++++ GIVEN INFORMATION

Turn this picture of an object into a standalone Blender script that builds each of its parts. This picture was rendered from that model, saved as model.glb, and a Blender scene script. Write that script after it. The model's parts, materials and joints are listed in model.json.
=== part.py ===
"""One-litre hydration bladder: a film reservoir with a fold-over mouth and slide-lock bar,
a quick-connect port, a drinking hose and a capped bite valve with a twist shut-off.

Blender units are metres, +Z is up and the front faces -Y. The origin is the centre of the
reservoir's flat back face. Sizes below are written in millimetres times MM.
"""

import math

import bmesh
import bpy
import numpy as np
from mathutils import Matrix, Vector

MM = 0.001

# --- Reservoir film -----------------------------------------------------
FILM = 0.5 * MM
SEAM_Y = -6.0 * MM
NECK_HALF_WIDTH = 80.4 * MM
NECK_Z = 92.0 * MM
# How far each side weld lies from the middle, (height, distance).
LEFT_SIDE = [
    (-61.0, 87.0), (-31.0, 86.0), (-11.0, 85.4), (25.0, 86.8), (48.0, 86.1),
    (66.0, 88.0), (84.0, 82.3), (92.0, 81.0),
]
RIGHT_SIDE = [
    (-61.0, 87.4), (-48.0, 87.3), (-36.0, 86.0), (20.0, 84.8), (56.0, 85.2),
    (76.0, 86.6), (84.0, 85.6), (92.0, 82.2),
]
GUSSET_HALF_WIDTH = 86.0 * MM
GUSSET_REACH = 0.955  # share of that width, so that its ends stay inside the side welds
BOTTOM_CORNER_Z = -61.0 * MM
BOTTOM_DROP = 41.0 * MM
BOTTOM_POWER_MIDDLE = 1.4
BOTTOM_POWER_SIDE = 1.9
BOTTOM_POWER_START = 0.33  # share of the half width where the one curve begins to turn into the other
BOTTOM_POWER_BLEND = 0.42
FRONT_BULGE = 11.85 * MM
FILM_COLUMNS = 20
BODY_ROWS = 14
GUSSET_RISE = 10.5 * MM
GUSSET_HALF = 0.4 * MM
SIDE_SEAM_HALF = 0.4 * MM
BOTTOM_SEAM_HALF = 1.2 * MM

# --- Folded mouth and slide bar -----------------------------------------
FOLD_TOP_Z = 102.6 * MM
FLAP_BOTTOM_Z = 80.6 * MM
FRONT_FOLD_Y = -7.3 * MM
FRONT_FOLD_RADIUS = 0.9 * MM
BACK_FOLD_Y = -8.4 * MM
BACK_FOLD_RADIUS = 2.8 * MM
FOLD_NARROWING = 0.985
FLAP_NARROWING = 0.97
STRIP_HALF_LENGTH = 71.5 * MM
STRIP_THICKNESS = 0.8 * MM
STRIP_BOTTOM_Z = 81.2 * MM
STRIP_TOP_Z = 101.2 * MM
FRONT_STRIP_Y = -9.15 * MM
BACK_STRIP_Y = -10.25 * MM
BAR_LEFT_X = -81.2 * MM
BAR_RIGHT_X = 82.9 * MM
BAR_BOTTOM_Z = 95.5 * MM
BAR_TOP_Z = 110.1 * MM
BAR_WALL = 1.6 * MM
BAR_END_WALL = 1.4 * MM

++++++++

EXERCISE TASK:
Copy out every line from the material above in which the word "that" appears.

SOLUTION FOR THIS EXERCISE:
Turn this picture of an object into a standalone Blender script that builds each of its parts. This picture was rendered from that model, saved as model.glb, and a Blender scene script. Write that script after it. The model's parts, materials and joints are listed in model.json.
GUSSET_REACH = 0.955  # share of that width, so that its ends stay inside the side welds